Exercise prompt:
In the listing below, locate the line containing "obj.matrix_world = world" and the line containing "PLAN_CENTRE = (0.15, 7.12, 0.0)". Output both of them and every line between, exactly as written, and nothing more.

Information provided:

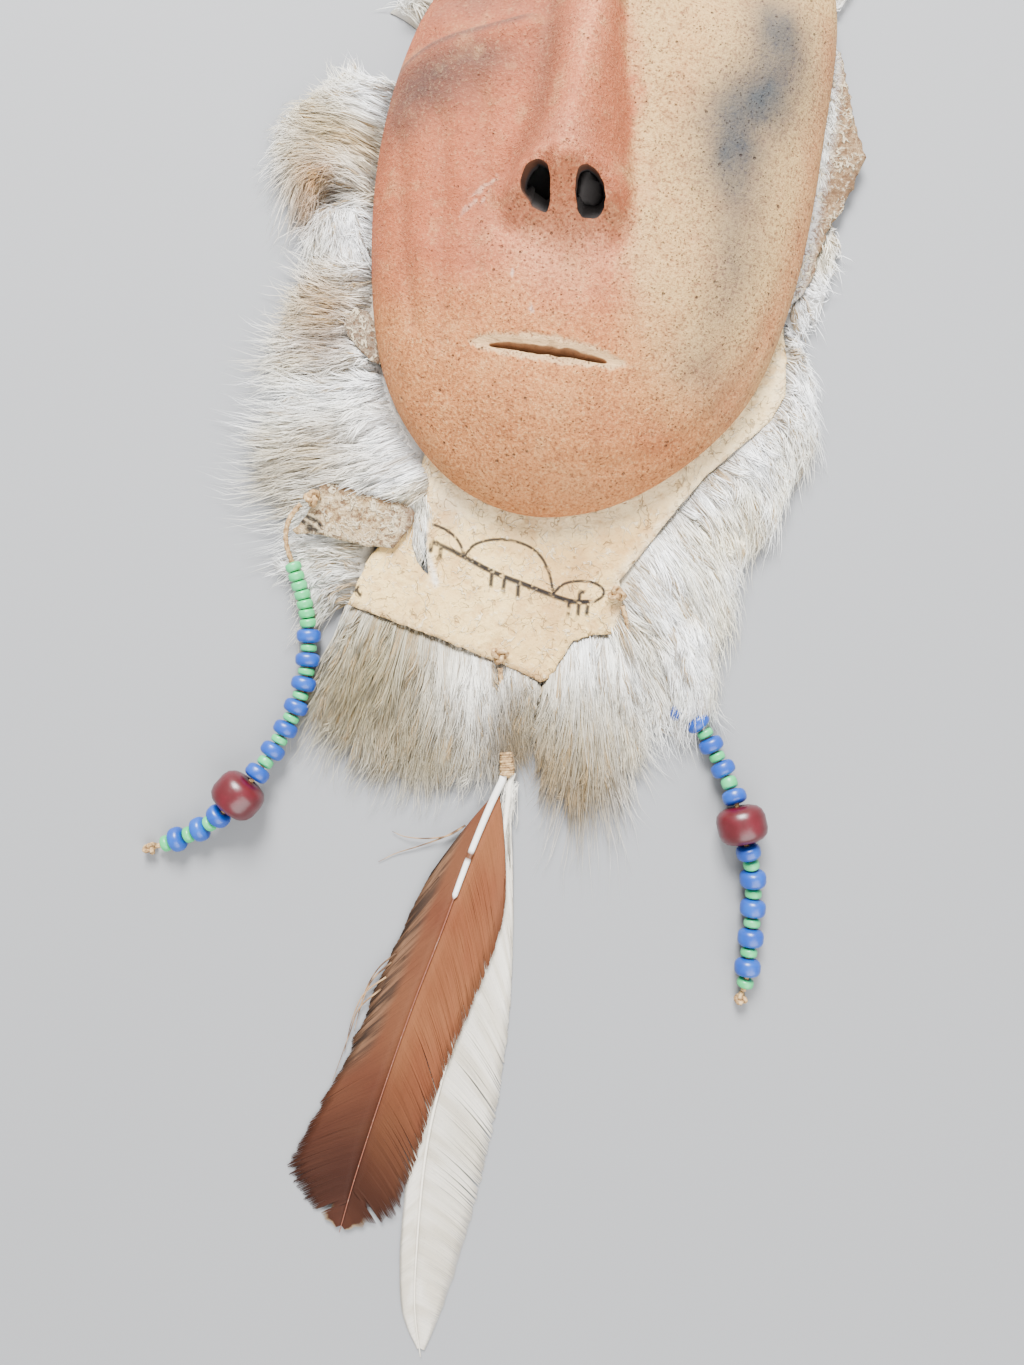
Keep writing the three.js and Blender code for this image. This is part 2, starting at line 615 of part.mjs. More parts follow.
// The worn tip of the red feather, cut into a fringe.
function redFeather() {
  const from = RED_FEATHER.left[RED_FEATHER.left.length - 1];
  const to = RED_FEATHER.right[RED_FEATHER.right.length - 1];
  const middle = RED_FEATHER.rachis[RED_FEATHER.rachis.length - 1];
  return FRINGE_NOTCHES.reduce((vane, share) => {
    const edge = share < 0.5 ? [from, middle, share * 2] : [middle, to, share * 2 - 1];
    const x = lerp(edge[0][0], edge[1][0], edge[2]);
    const y = lerp(edge[0][1], edge[1][1], edge[2]);
    const lean = (x - middle[0]) * 0.25;
    const notch = [[x - 1, y - 3], [x + 1, y - 3], [x - lean * 0.4, y + FRINGE_DEPTH]];
    return vane.subtract(block(notch, -1, 8));
  }, feather(RED_FEATHER));
}

// Thongs, knots and beads

function tube(curve, radius, step) {
  const section = new THREE.Shape().absarc(0, 0, radius, 0, 2 * Math.PI);
  const ring = section.getPoints(THONG_SIDES / 2).slice(0, -1);
  return new THREE.ExtrudeGeometry(new THREE.Shape(ring), {
    steps: Math.round(curve.getLength() / step),
    extrudePath: curve,
    bevelEnabled: false,
  });
}

const leftCurve = openCurve(LEFT_ROUTE);
const rightCurve = openCurve(RIGHT_ROUTE);
const featherCurve = openCurve(FEATHER_ROUTE);

// A small tight knot: a lump with three twisted strands.
function lump([x, y, z], [halfX, halfY, halfZ]) {
  const levels = [[0.35, -1], [0.86, -0.62], [1, 0], [0.84, 0.64], [0.4, 1]];
  return loft(levels.map(([wide, up]) => polarRing(KNOT_SIDES, (angle) => {
    const strand = wide * (1 + 0.16 * Math.cos(3 * angle + 1.8 * up));
    return point(x + halfX * strand * Math.cos(angle), y + halfY * strand * Math.sin(angle), z + halfZ * up);
  })));
}

function binding() {
  const { centre, radius, length, wraps } = BINDING;
  const profile = [new THREE.Vector2(0, -length / 2)];
  for (let wrap = 0; wrap < wraps; wrap += 1) {
    const middle = -length / 2 + ((wrap + 0.5) / wraps) * length;
    const half = (0.5 * length) / wraps;
    profile.push(new THREE.Vector2(radius * 0.86, middle - half * 0.92));
    profile.push(new THREE.Vector2(radius, middle));
  }
  profile.push(new THREE.Vector2(radius * 0.86, length / 2), new THREE.Vector2(0, length / 2));
  const geometry = new THREE.LatheGeometry(profile, 8);
  const along = featherCurve.getTangentAt(1).setZ(0).normalize();
  const mesh = part('feather_binding', geometry, THONG_COLOUR);
  mesh.quaternion.setFromUnitVectors(point(0, 1, 0), along);
  mesh.position.set(...centre);
  return mesh;
}

// A bead is its section turned about its hole.
function beadGeometry({ radius, sides, hole, section }, length) {
  const half = length / 2;
  const outside = section.map(([across, up]) => [across * radius, up * half]);
  const profile = [[hole, -half], ...outside, [hole, half], [hole, -half]];
  return new THREE.LatheGeometry(profile.map(([across, up]) => new THREE.Vector2(across, up)), sides);
}

// Where a bead sits on its thong: its middle and the direction of its hole.
function placeOn(curve, start, length) {
  const whole = curve.getLength();
  const from = curve.getPointAt(start / whole);
  const to = curve.getPointAt((start + length) / whole);
  const middle = from.clone().lerp(to, 0.5);
  const turn = new THREE.Quaternion().setFromUnitVectors(point(0, 1, 0), to.sub(from).normalize());
  return { middle, turn };
}

function threadBeads(side, curve, start, beads) {
  const names = new Map([[BLUE, 'blue'], [BROAD_BLUE, 'blue'], [GREEN, 'green'], [RED, 'red']]);
  const counts = {};
  const ahead = (along) => curve.getTangentAt(Math.min(1, along / curve.getLength()));
  let at = start;
  return beads.map(([kind, length], index) => {
    const [, nextLength] = beads[index + 1] ?? [kind, 0];
    const colour = names.get(kind);
    counts[colour] = (counts[colour] ?? 0) + 1;
    const mesh = part(`${side}_${colour}_${counts[colour]}`, beadGeometry(kind, length), kind.colour);
    const { middle, turn } = placeOn(curve, at, length);
    mesh.position.copy(middle);
    mesh.quaternion.copy(turn);
    const bend = ahead(at + length / 2).angleTo(ahead(at + length + nextLength / 2));
    at += length + BEAD_GAP + BEND_ROOM * bend;
    return mesh;
  });
}

// A round bar along part of a curve, given as lengths along it with a radius at each.
function bar(curve, stations, sides) {
  const whole = curve.getLength();
  return solidFrom(loft(stations.map(([along, radius]) => {
    const middle = curve.getPointAt(along / whole);
    const ahead = curve.getTangentAt(along / whole);
    const aside = point(0, 0, 1).cross(ahead).normalize();
    const up = ahead.clone().cross(aside);
    return polarRing(sides, (angle) => middle.clone()
      .addScaledVector(aside, radius * Math.cos(angle))
      .addScaledVector(up, radius * Math.sin(angle)));
  })));
}

// The closely packed green beads at the top of the left string touch, so they are one body.
function topGreens() {
  const { radius, hole, sides } = GREEN;
  const starts = Array.from({ length: LEFT_TOP_GREENS }, (_, index) => LEFT_START + index * TOP_GREEN_LENGTH);
  const end = LEFT_START + LEFT_TOP_GREENS * TOP_GREEN_LENGTH;
  const outside = starts.flatMap((start) => [
    [start, radius * 0.82], [start + 0.2 * TOP_GREEN_LENGTH, radius], [start + 0.8 * TOP_GREEN_LENGTH, radius],
  ]);
  const tunnel = [LEFT_START - 1, ...starts.slice(1), end + 1].map((along) => [along, hole]);
  const beads = bar(leftCurve, [...outside, [end, radius * 0.82]], sides);
  return part('left_top_greens', geometryFrom(beads.subtract(bar(leftCurve, tunnel, sides))), GREEN.colour);
}

// The room that the fur leaves for thongs, beads and knots.
const stringClearance = joined([
  ...[leftCurve, rightCurve, featherCurve].map((curve) => (
    solidFrom(tube(curve, THONG_DIAMETER / 2 + 2 * GAP, THONG_STEP))
  )),
  ...[TAG_KNOT, HIDE_KNOT, FEATHER_KNOT].map(({ centre: [x, y, z], half: [halfX, halfY, halfZ] }) => (
    mound([x, y], [halfX + 1, halfY + 1], z - halfZ - GAP, 2 * halfZ + 1)
  )),
]);

function part(name, geometry, colour, roughness = 0.7) {
  const material = new THREE.MeshStandardMaterial({ color: colour, roughness, metalness: 0 });
  const mesh = new THREE.Mesh(geometry, material);
  mesh.name = name;
  return mesh;
}

const leftBeadStart = LEFT_START + LEFT_TOP_GREENS * TOP_GREEN_LENGTH + BEAD_GAP + 0.15;
const knots = {
  tag_knot: TAG_KNOT,
  hide_knot: HIDE_KNOT,
  feather_knot: FEATHER_KNOT,
  left_end_knot: LEFT_END_KNOT,
  right_end_knot: RIGHT_END_KNOT,
};

const mask = new THREE.Group();
mask.add(
  part('clay_mask', geometryFrom(clayMask()), CLAY_COLOUR, 0.85),
  part('chin_pelt', geometryFrom(chinPelt()), HIDE_COLOUR, 0.9),
  part('cheek_pelt', geometryFrom(cheekPelt()), FUR_COLOUR, 0.9),
  part('right_pelt', geometryFrom(rightPelt()), SUEDE_COLOUR, 0.9),
  part('crown_pelt', geometryFrom(crownPelt()), FUR_COLOUR, 0.9),
  part('bead_tag', geometryFrom(tagSlab(TAG_RISE.low, TAG_RISE.low + TAG_THICKNESS, 0)), SUEDE_COLOUR, 0.9),
  part('feather_red', geometryFrom(redFeather()), RUSTY_COLOUR),
  part('feather_white', geometryFrom(feather(WHITE_FEATHER)), WHITE_COLOUR),
  part('left_thong', tube(leftCurve, THONG_DIAMETER / 2, THONG_STEP), THONG_COLOUR),
  part('right_thong', tube(rightCurve, THONG_DIAMETER / 2, THONG_STEP), THONG_COLOUR),
  part('feather_thong', tube(featherCurve, THONG_DIAMETER / 2, THONG_STEP), THONG_COLOUR),
  binding(),
  topGreens(),
  ...Object.entries(knots).map(([name, { centre, half }]) => (
    part(name, lump(centre, half), THONG_COLOUR)
  )),
  ...threadBeads('left', leftCurve, leftBeadStart, LEFT_BEADS),
  ...threadBeads('right', rightCurve, RIGHT_START, RIGHT_BEADS),
);
mask.position.set(-FOOTPRINT_CENTRE[0], -FOOTPRINT_CENTRE[1], 0);

export default mask;
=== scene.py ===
# Looks for a clay wall mask dressed with rabbit pelts, bead strings and feathers.
# Places and sizes are millimetres in the plan that the part is drawn in, and world() turns
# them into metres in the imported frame. Colours are sRGB values.

import math

import bmesh
import bpy
import numpy as np
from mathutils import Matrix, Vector
from mathutils.geometry import delaunay_2d_cdt

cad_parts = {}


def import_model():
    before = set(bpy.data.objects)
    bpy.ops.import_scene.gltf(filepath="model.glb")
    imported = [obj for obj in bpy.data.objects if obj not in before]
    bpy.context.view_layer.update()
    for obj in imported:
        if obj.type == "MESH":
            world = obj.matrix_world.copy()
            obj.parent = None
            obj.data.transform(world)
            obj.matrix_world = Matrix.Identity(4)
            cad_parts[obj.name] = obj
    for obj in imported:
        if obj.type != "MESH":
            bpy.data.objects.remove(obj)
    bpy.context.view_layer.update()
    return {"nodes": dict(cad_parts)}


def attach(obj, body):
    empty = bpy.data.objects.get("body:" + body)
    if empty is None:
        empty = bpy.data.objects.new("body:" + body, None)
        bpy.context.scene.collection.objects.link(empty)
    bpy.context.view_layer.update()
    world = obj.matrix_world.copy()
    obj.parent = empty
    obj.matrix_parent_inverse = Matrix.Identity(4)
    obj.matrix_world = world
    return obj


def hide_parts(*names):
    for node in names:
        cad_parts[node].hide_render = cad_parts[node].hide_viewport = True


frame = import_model()

MM = 0.001
PLAN_CENTRE = (0.15, 7.12, 0.0)

# Camera and light
CAMERA_PLACE = (7.0, -30.5, 331.0)
CAMERA_TURN = 8.5
CAMERA_LENS = 27.06
LIGHTS = [
    {"name": "key_light", "place": (-0.22, 0.85, 0.82), "size": 0.5, "power": 65},
    {"name": "fill_light", "place": (0.45, -0.75, 0.8), "size": 1.2, "power": 27},
]
ROOM_LIGHT = 0.92
FLOOR_HALF = 3.0

# Colours
RED_CLAY = (154, 79, 45)
ORANGE_CLAY = (176, 112, 60)
CREAM_CLAY = (185, 150, 96)
BROWN_CLAY = (104, 57, 34)
SMOKE_BLUE = (43, 54, 62)
CUT_CLAY = (200, 164, 118)
CUT_SHADE = (132, 92, 62)
HOLE_BROWN = (100, 62, 42)
# The grey for deep in the nostrils is painted shade
HOLE_SHADE_GREY = (64, 61, 60)
HIDE_TAN = (230, 197, 132)
HIDE_BROWN = (150, 112, 72)
HIDE_GREY = (140, 128, 122)
HIDE_WHITE = (242, 238, 228)
INK = (20, 18, 22)
SUEDE_BROWN = (112, 82, 58)
FUR_WHITE = (251, 254, 255)
FUR_CREAM = (232, 222, 194)
FUR_TAN = (182, 150, 98)
FUR_GREY = (190, 184, 170)
THONG_BROWN = (172, 138, 94)
THONG_DARK = (92, 66, 42)
BEAD_BLUE = (0, 60, 150)
BEAD_GREEN = (44, 172, 98)
BEAD_RED = (72, 2, 12)
RUST = (108, 54, 30)
RUST_DARK = (40, 18, 10)
BAR_GREY = (32, 24, 20)
QUILL_WHITE = (232, 226, 212)
FEATHER_WHITE = (192, 184, 168)
FEATHER_SHADE = (172, 162, 140)


def world(points):
    """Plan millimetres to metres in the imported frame."""
    return (np.asarray(points, float) - PLAN_CENTRE) * MM


def linear(colour):
    """An sRGB colour as the linear values that Blender mixes."""
    share = np.asarray(colour, float) / 255
    return np.where(share <= 0.04045, share / 12.92, ((share + 0.055) / 1.055) ** 2.4)


def smooth(value):
    held = np.clip(value, 0, 1)
    return held * held * (3 - 2 * held)


def mix(first, second, share):
    """Blend of two colours or points, with one share for each row."""
    share = np.asarray(share, float)[..., None]
    return np.asarray(first) * (1 - share) + np.asarray(second) * share


def painted(colour, over, share):
    """Linear colours with an sRGB colour laid over them by shares."""
    return mix(colour, linear(over), share)


def unit(vectors):
    """The same directions with length 1."""
    return vectors / np.maximum(np.linalg.norm(vectors, axis=-1, keepdims=True), 1e-9)


def bell(value):
    """1 at 0, falling softly to nothing beyond 2."""
    return np.exp(-(value**2))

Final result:
    obj.matrix_world = world
    return obj


def hide_parts(*names):
    for node in names:
        cad_parts[node].hide_render = cad_parts[node].hide_viewport = True


frame = import_model()

MM = 0.001
PLAN_CENTRE = (0.15, 7.12, 0.0)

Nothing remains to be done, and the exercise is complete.